There are, indeed, continental goddesses with a “Brig-” portion of their names, but to treat all of them as localized forms of a pan-Celtic goddess is really not as viable as many might assume.
Oh and have a fine Brigantica!
The god entering one’s story and one entering a god’s (world) sounds familiar…
In northern England I connect with Brigantia, whose presence is very different to the Brighid worshipped in Glastonbury. To me Brigantia’s a goddess of the high hills, a warrior, quite harsh. I’ve not got to know the Glastonbury Brighid yet. I sense she’s powerful but the water of her springs is softer than the northern springs. More healer than forger. The similarity, the flame at their hearts.
Interestingly, I didn’t find Gwyn’s presence to be much different at Glastonbury to here in Lancs. Maybe because as a generalisation goddesses are more connected with the land and its nature and gods are more aerial and mobile?
For another blogger who sees separate variants of goddesses as separate goddesses see Leithin Cluan on Cailleachan (she sees each Cailleach as a distinct goddess). This is her blog address. You may have to root for the post though. She’s a good writer, I think you’ll enjoy her stuff… https://leithincluan.wordpress.com/
We’re looking at, at very least, seven “main” Brig/its in Ireland (the three Daughters of the Dagda, i.e. the female smith, the female healer, and the best-known of the three, the woman-poet; the three Brigs of the Ulster Cycle–Brigu, Brethach, and Ambue; and St. Brigit of Kildare…but, there are a huge number of localized variants of her, too, which clearly derive directly from the saint rather than any goddesses), so unless you have a phone number for one in particular, it’s not that likely that you’d find any of them, I’d have thought.
Then there’s Brigantia, who as Lorna was saying, is a very different person to those…

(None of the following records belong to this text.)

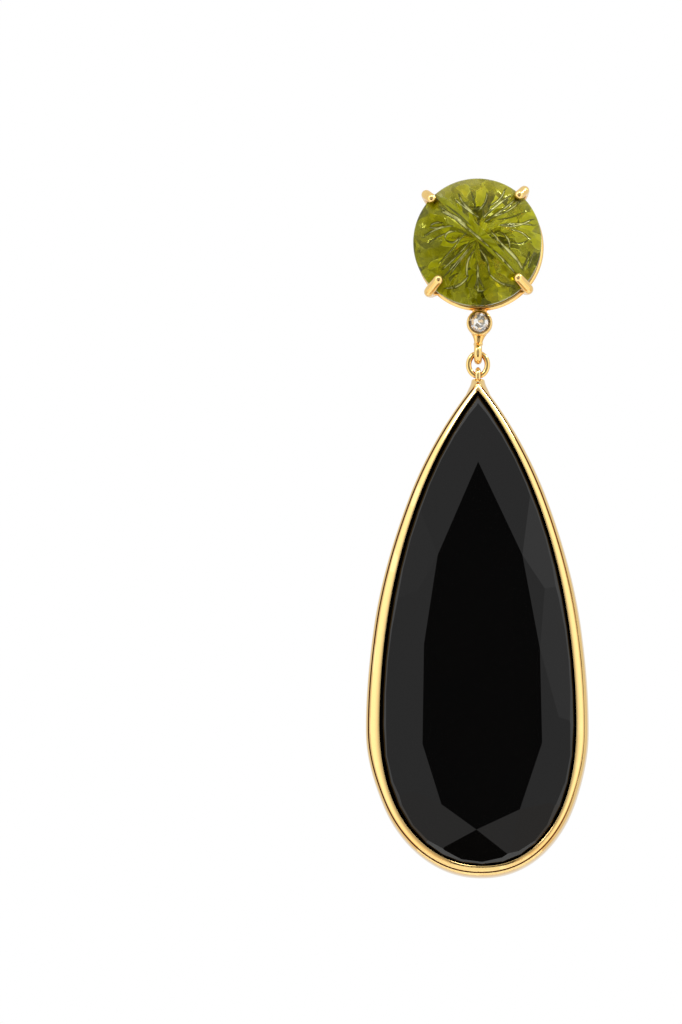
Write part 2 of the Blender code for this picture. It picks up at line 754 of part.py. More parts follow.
def make_diamond(material):
    """A round stone with a table, eight mains, eight stars, sixteen rim facets and a point."""
    girdle_y = cup_front_y + cup_lip_depth + stone_gap
    table_y = girdle_y - diamond_crown_rise
    point_y = girdle_y + diamond_girdle + diamond_depth
    centre = Vector((gallery_shift_x, 0.0, cup_z))
    bm = bmesh.new()
    bmesh.ops.create_cone(bm, cap_ends=True, segments=16, radius1=diamond_radius,
                          radius2=diamond_radius, depth=point_y - table_y)
    bmesh.ops.rotate(bm, matrix=Matrix.Rotation(math.radians(90), 3, "X"), verts=bm.verts)
    bmesh.ops.translate(bm, verts=bm.verts, vec=centre + Vector((0, (table_y + point_y) / 2, 0)))
    crown_run = diamond_radius - diamond_table_radius
    for number in range(8):
        turn = math.tau * number / 8
        way = Vector((math.cos(turn), 0.0, math.sin(turn)))
        rim = centre + way * diamond_radius
        slope = diamond_crown_rise / crown_run
        cut_away(bm, (rim.x, girdle_y, rim.z), (way * slope + Vector((0, -1, 0))).normalized())
        deep = diamond_depth / diamond_radius
        cut_away(bm, (rim.x, girdle_y + diamond_girdle, rim.z),
                 (way * deep + Vector((0, 1, 0))).normalized())
    for number in range(8):
        turn = math.tau * (number + 0.5) / 8
        way = Vector((math.cos(turn), 0.0, math.sin(turn)))
        edge = centre + way * diamond_table_radius * math.cos(math.pi / 8)
        slope = diamond_star_ease * diamond_crown_rise / crown_run
        cut_away(bm, (edge.x, table_y, edge.z), (way * slope + Vector((0, -1, 0))).normalized())
    return add_object("round_diamond", to_mesh(bm, "round_diamond"), material)


gold_colour = (0.94, 0.66, 0.24)
green = make_material("green_stone", (0.35, 0.42, 0.03), 0.0, 0.05, 0.7, 1.67)
head_gold = make_material("setting_gold", gold_colour, 1.0, 0.12)
post_gold = make_material("post_gold", gold_colour, 1.0, 0.2)
clear = make_material("clear_stone", (0.95, 0.97, 1.0), 0.0, 0.0, 0.9, 2.42)
ring_gold = make_material("ring_gold", gold_colour, 1.0, 0.12)
drop_gold = make_material("bezel_gold", gold_colour, 1.0, 0.1)
black = make_material("black_stone", (0.004, 0.004, 0.005), 0.0, 0.04, 0.0, 1.54)

make_carved_stone(green)
make_claw_setting(head_gold)
make_ear_post(post_gold)
make_diamond(clear)
make_jump_ring(ring_gold)
make_drop_bezel(drop_gold)
make_onyx(black)
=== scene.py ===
"""The looks of the drop earring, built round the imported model.

A carved green stone in a claw setting, a small diamond in its cup, a jump ring, and a
large faceted black pear in a gold bezel. Metres, +Z up, and the front faces -Y.
"""
import math

import bmesh
import bpy
from mathutils import Matrix, Vector
from mathutils import noise as hills


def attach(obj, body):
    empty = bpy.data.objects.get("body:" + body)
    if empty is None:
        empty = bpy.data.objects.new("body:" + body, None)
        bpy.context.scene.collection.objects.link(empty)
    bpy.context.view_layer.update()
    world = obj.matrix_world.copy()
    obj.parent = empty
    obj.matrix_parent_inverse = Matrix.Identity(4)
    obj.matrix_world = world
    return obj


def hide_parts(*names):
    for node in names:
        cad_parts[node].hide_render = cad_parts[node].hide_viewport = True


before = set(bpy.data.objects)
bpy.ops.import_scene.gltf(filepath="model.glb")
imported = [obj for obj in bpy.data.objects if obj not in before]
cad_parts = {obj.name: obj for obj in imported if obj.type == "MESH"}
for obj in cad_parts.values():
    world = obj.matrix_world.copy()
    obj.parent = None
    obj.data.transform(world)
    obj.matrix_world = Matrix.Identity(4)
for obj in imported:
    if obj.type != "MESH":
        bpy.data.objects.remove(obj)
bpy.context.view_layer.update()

mm = 0.001

# Camera: photograph's frame, scale and viewing angle
view_azimuth = math.radians(1.5)
view_elevation = math.radians(-6.4)
view_distance = 900 * mm
view_height = 95.26 * mm
view_right = -12.69 * mm
view_up = -25.1 * mm

# Carved green stone
stone_radius = 5.98 * mm
stone_girdle_y = -5.85 * mm
stone_girdle_thickness = 0.5 * mm
stone_edge_round = 0.5 * mm
stone_bevel_width = 0.75 * mm
stone_bevel_rise = 0.7 * mm
stone_dome_rise = 1.6 * mm
stone_back_depth = 3.7 * mm
stone_back_taper = 4.2 * mm
stone_front_y = stone_girdle_y - stone_girdle_thickness / 2
stone_back_y = stone_girdle_y + stone_girdle_thickness / 2
stone_bevel_inner = stone_radius - stone_bevel_width
carving_margin = 0.12 * mm
stone_rings = 108
stone_turns = 432

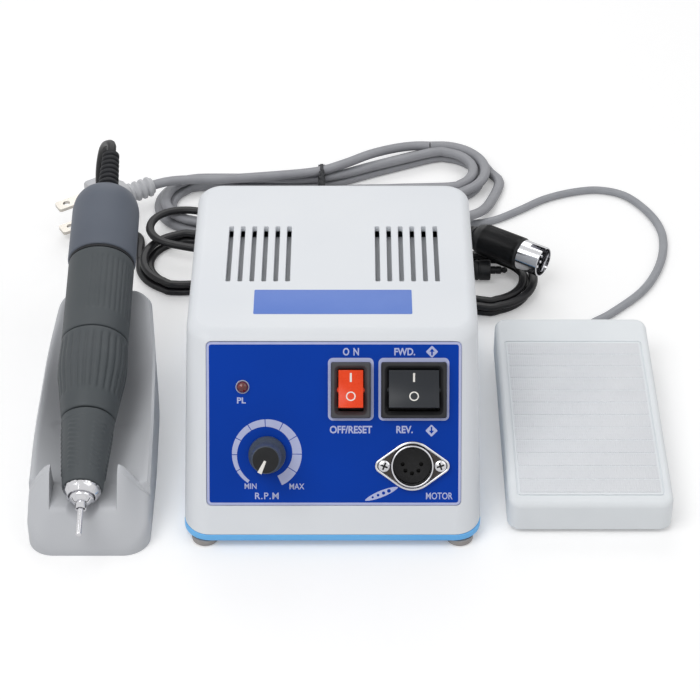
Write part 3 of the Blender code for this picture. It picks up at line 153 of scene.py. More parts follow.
def lathe(profile, steps=64, ring=False):
    # profile points are (radius, height); a ring's profile closes on itself
    bm = bmesh.new()
    verts = [bm.verts.new((radius, 0, height)) for radius, height in profile]
    edges = [bm.edges.new(pair) for pair in zip(verts, verts[1:])]
    if ring:
        edges.append(bm.edges.new((verts[-1], verts[0])))
    bmesh.ops.spin(bm, geom=verts + edges, cent=(0, 0, 0), axis=(0, 0, 1), angle=2 * pi, steps=steps,
                   use_merge=True)
    bmesh.ops.remove_doubles(bm, verts=bm.verts, dist=0.0005)
    bmesh.ops.recalc_face_normals(bm, faces=bm.faces)
    return bm


def disc(radius, low, high, rim=0.0, steps=48):
    profile = [(0, low), (radius, low)]
    profile += [(radius - rim * (1 - cos(k / 3 * pi / 2)),
                 high - rim * (1 - sin(k / 3 * pi / 2))) for k in range(4)]
    return lathe(profile + [(0, high)], steps)


def merged(*shapes):
    whole = bmesh.new()
    for shape in shapes:
        mesh = bpy.data.meshes.new("part")
        shape.to_mesh(mesh)
        shape.free()
        whole.from_mesh(mesh)
        bpy.data.meshes.remove(mesh)
    return whole


def draft(bm):
    bmesh.ops.remove_doubles(bm, verts=bm.verts, dist=0.0005)
    bmesh.ops.recalc_face_normals(bm, faces=bm.faces)
    mesh = bpy.data.meshes.new("draft")
    bm.to_mesh(mesh)
    bm.free()
    obj = bpy.data.objects.new("draft", mesh)
    bpy.context.scene.collection.objects.link(obj)
    return obj


def carved(bm, *cutters, operation="DIFFERENCE"):
    body = draft(bm)
    tools = [draft(cutter) for cutter in cutters]
    for tool in tools:
        cut = body.modifiers.new("cut", "BOOLEAN")
        cut.operation = operation
        cut.solver = "EXACT"
        cut.object = tool
    bpy.context.view_layer.update()
    result = bmesh.new()
    result.from_object(body, bpy.context.evaluated_depsgraph_get())
    for obj in [body] + tools:
        mesh = obj.data
        bpy.data.objects.remove(obj)
        bpy.data.meshes.remove(mesh)
    bmesh.ops.dissolve_degenerate(result, edges=result.edges, dist=0.001)
    return result


def lettering(text, size, thickness, weight, spread):
    curve = bpy.data.curves.new("lettering", "FONT")
    curve.body = text
    curve.size = size
    curve.align_x = "CENTER"
    curve.align_y = "CENTER"
    curve.extrude = thickness / 2
    curve.offset = weight
    curve.space_character = spread
    curve.resolution_u = 4
    obj = bpy.data.objects.new("lettering", curve)
    bpy.context.scene.collection.objects.link(obj)
    bpy.context.view_layer.update()
    mesh = bpy.data.meshes.new_from_object(obj.evaluated_get(bpy.context.evaluated_depsgraph_get()))
    bm = bmesh.new()
    bm.from_mesh(mesh)
    bpy.data.meshes.remove(mesh)
    bpy.data.objects.remove(obj)
    bpy.data.curves.remove(curve)
    bmesh.ops.remove_doubles(bm, verts=bm.verts, dist=0.0005)
    return bm


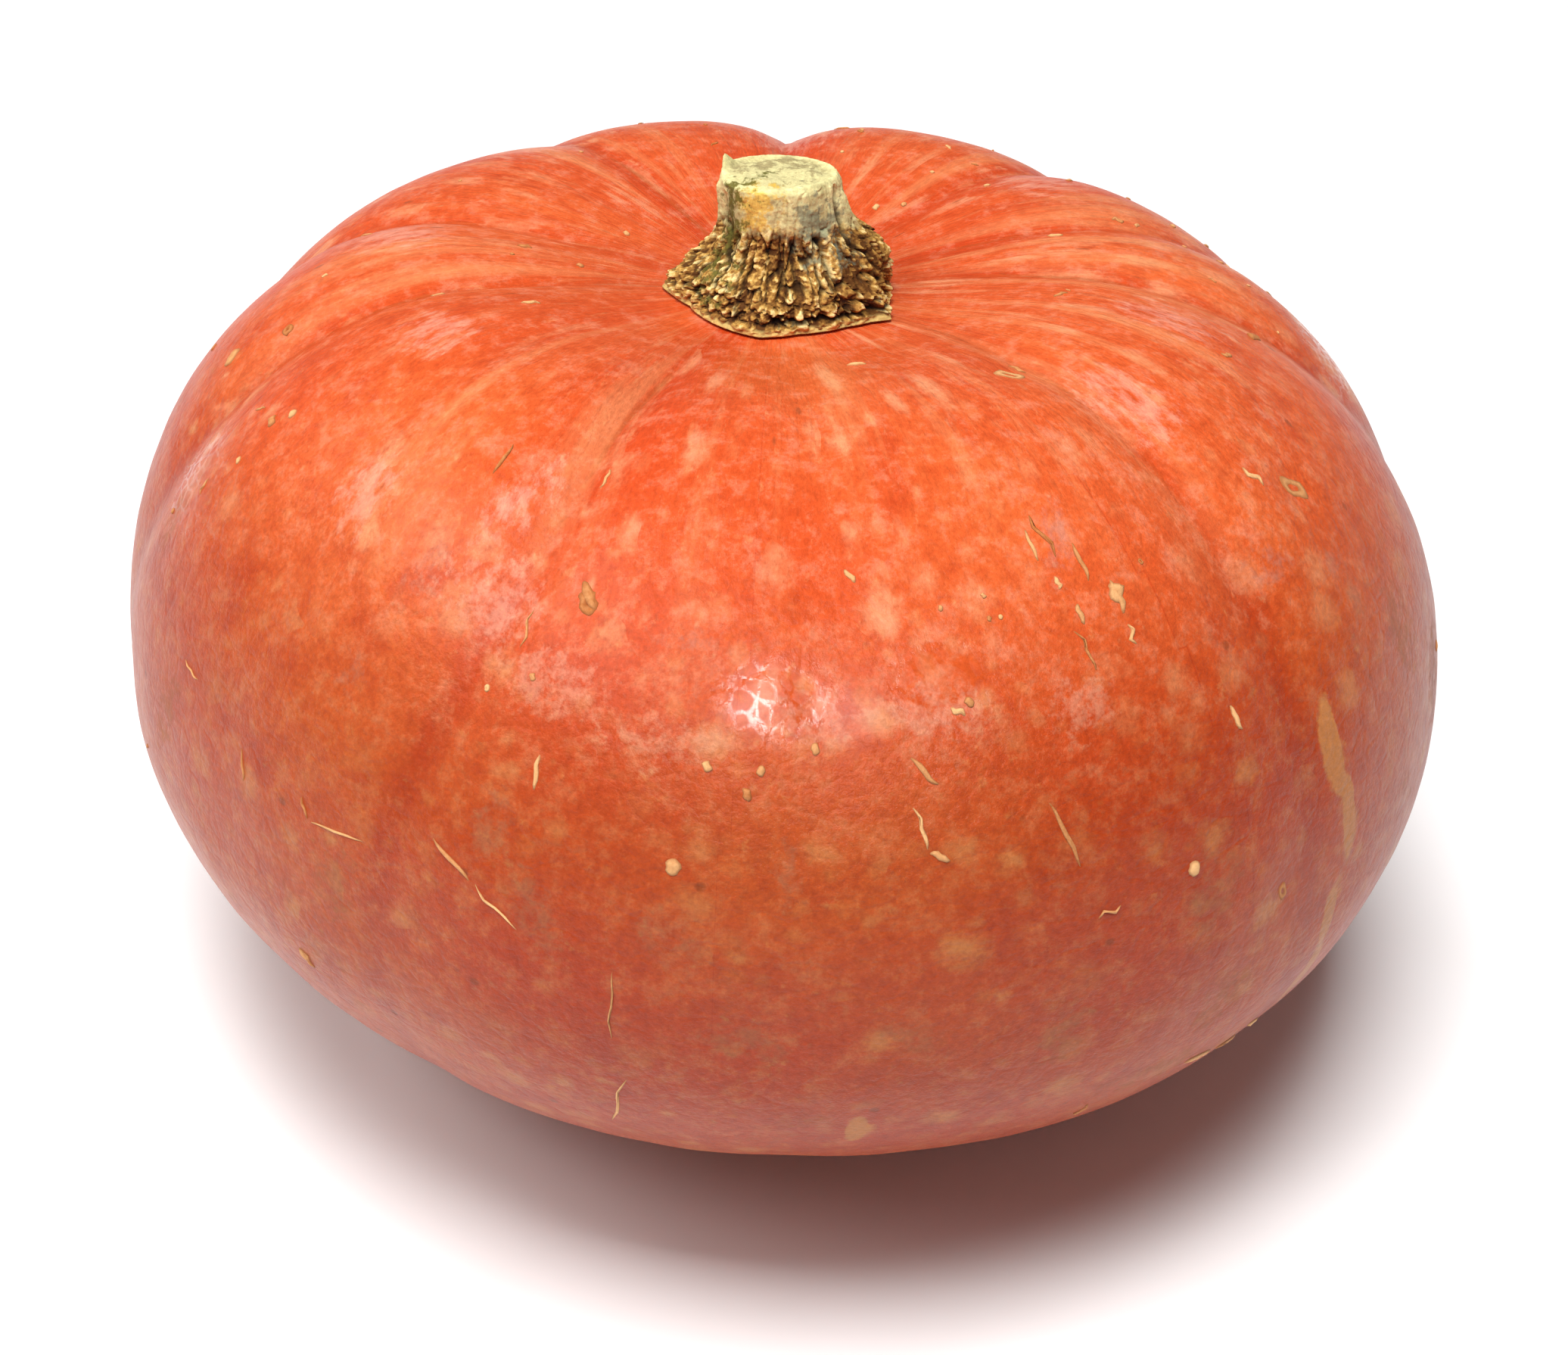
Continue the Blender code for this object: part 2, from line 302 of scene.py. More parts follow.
def standing_shift():
    """Where the fruit's own origin lies: its box stands over the origin, its flat spot at 0."""
    azimuths, travels = np.meshgrid(np.arange(-180.0, 180.0, 2.0), np.linspace(0.0, FULL_TRAVEL, 140))
    points = rind(azimuths.ravel(), travels.ravel()) @ LEAN.T
    low = points.min(axis=0)
    high = points.max(axis=0)
    return np.array([-(low[0] + high[0]) / 2.0, -(low[1] + high[1]) / 2.0, -low[2] - FLAT_SPOT_DEPTH])


SHIFT = standing_shift()


def stand(points):
    """Turn points from the fruit's own frame to where they stand."""
    return points @ LEAN.T + SHIFT


# ---------------------------------------------------------------- materials

def tint(code):
    """Linear colour of an sRGB hex code."""
    parts = [int(code[place:place + 2], 16) / 255.0 for place in (1, 3, 5)]
    linear = [part / 12.92 if part <= 0.04045 else ((part + 0.055) / 1.055) ** 2.4 for part in parts]
    return (*linear, 1.0)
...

Then there’s the continental one(s)…
We’re up to nine with that. Crikey…!?! 😉
More later, perhaps…
I have found it quite interesting becoming a follower of a deity, and witnessing others become followers of other Gods. We have at least a thousand years of accumulated tradition for what it means to be a “follower of Christ,” what spiritual leadings he instills in the hearts of his people, what Works he manifests in the world. I have just begun to understand what it means when someone becomes an “Odin’s person,” or a devotee of the Morrigan: you’re probably going to be expected to be ready for battle, among other things.
Some deities have large followings among Pagans, with lots of people doing some great work. There is, however, no one alive to prepare us for what it means to follow some of these Gods, no one to chuckle and say “Yeah, that’s what He does,” with a far off, remembering look in his eye.
That is, I mean to say… I know of what you speak.
Great post. I experience many different sides to Brighid, and find her very different in Ireland from in Britain (I live near the Brent – Brigant – river). I’m not at all sure whether I’m honouring different deities here, or whether she’s just paradoxically huge and infinitely multifaceted all at once. The Brighid I know is very different from the Irish Brighid, and I think she may be Brigantia, but I’ve also encountered the Irish one. There’s a ‘great goddess’ approach to Brighid even in the polytheistic community that makes me jumpy. It’s not how I experience her/them, at all. Much the same is true for my relationship with Cailleach Bhearra – only more so, as I don’t think Beara has very much, if anything, to do with that neopagan superstar deity, the winter goddess of Scotland. My Lady Beara is small, wild, and very closely related to one small area in Ireland.
(And I just got a sense of strong disapproval for calling Beara ‘small’. Not in real terms. She’s massive and mighty. She’s just got nothing to do with pan-Celticism and the concept of size involved there.)